The firm this morning reported a 21 percent rise in first-half adjusted operating profit to £480m – more than £20m ahead of consensus estimates – as its clearing, capital markets and information services businesses grew strongly.

But in a statement the company said the UK’s final exit terms were “still unclear”, noting a final agreement had to be signed off “by a number of bodies within both the UK and EU, and cannot be relied upon at this stage”.

The white paper clarified the UK’s position but there still remain “several issues to be resolved with the EU or risk a ‘no deal’ scenario”, the LSE said.

Read more: Tusk accuses British government of making threats over "no deal" Brexit

“Any of these effects of Brexit, and others the group cannot anticipate, could adversely affect the group's business, results of operations, financial condition and cash flows," it said.

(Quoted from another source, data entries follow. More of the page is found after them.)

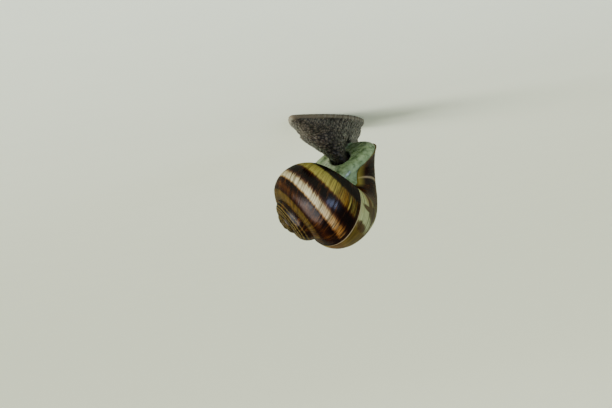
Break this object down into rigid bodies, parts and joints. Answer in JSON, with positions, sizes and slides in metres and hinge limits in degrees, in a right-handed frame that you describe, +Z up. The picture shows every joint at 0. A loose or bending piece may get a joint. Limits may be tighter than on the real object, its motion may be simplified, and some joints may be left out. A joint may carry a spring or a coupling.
{
  "type": "garden snail",
  "caption": "Life-size banded land snail resting on its sole: domed spiral shell carried over a tapered foot, with the mantle, neck, head and eye stalks out.",
  "frame": {"origin": "on the sole, straight under the middle of the shell's mouth", "axes": "+X towards the head, +Y to the animal's left, +Z up from the sole"},
  "size_m": [0.0715, 0.0326, 0.043],
  "materials": {
    "shell": "glossy chalk shell under a thin horny skin, cream with broad red-brown bands and fine growth lines",
    "shell_fresh": "fresh, thin, translucent shell, greenish cream with faint bands",
    "shell_lip": "thin pale yellow growing edge",
    "skin": "moist grey-brown skin with raised lighter tubercles between dark grooves",
    "sole": "smooth moist paler foot edge",
    "mantle": "smooth wet grey-green mantle",
    "eye": "wet black"
  },
  "bodies": {
    "root": {"shell_apex": "shell", "shell_spire": "shell", "shell_penultimate_whorl": "shell", "shell_body_whorl": "shell", "shell_new_growth": "shell_fresh", "shell_lip": "shell_lip", "mantle_collar": "mantle", "trunk": "skin", "foot": "sole", "foot_front": "sole", "tail": "skin", "neck": "skin", "head": "skin", "mouth": "sole", "upper_tentacle_left": "skin", "upper_tentacle_right": "skin", "lower_tentacle_left": "skin", "lower_tentacle_right": "skin", "eye_left": "eye", "eye_right": "eye"}
  },
  "joints": []
}
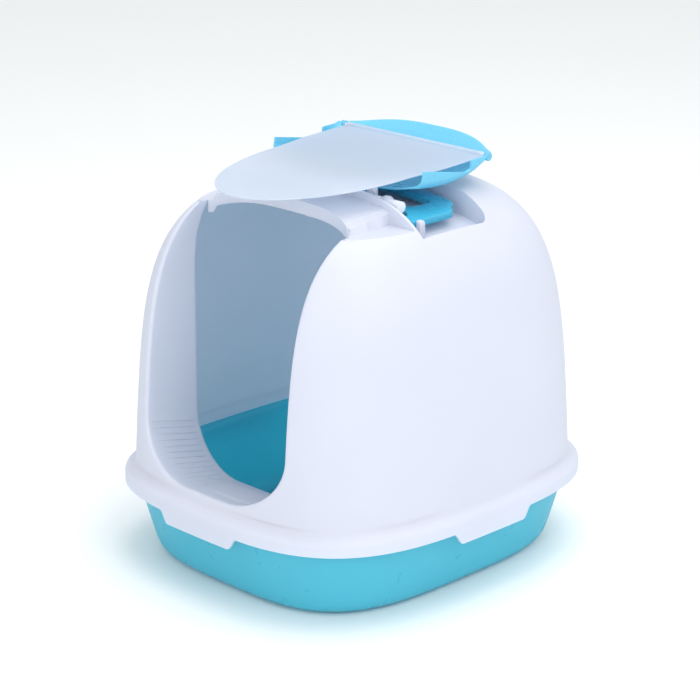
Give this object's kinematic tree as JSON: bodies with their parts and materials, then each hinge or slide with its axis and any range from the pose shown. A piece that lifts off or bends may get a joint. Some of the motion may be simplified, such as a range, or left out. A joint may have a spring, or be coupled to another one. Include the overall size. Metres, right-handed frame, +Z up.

“The group is executing contingency plans to maintain continuity of market function and customer service in the event of a hard Brexit. These contingency plans include incorporation of new entities in the EU27 and applications for authorisation within the EU27 for certain group businesses.”

It noted that the lack of clarity around the ultimate end state could “decrease the effectiveness, or applicability of some of these contingency plans”.

It added that the group’s key objectives were to maintain “London’s position as a global financial hub and providing continuity of stable financial infrastructure services”.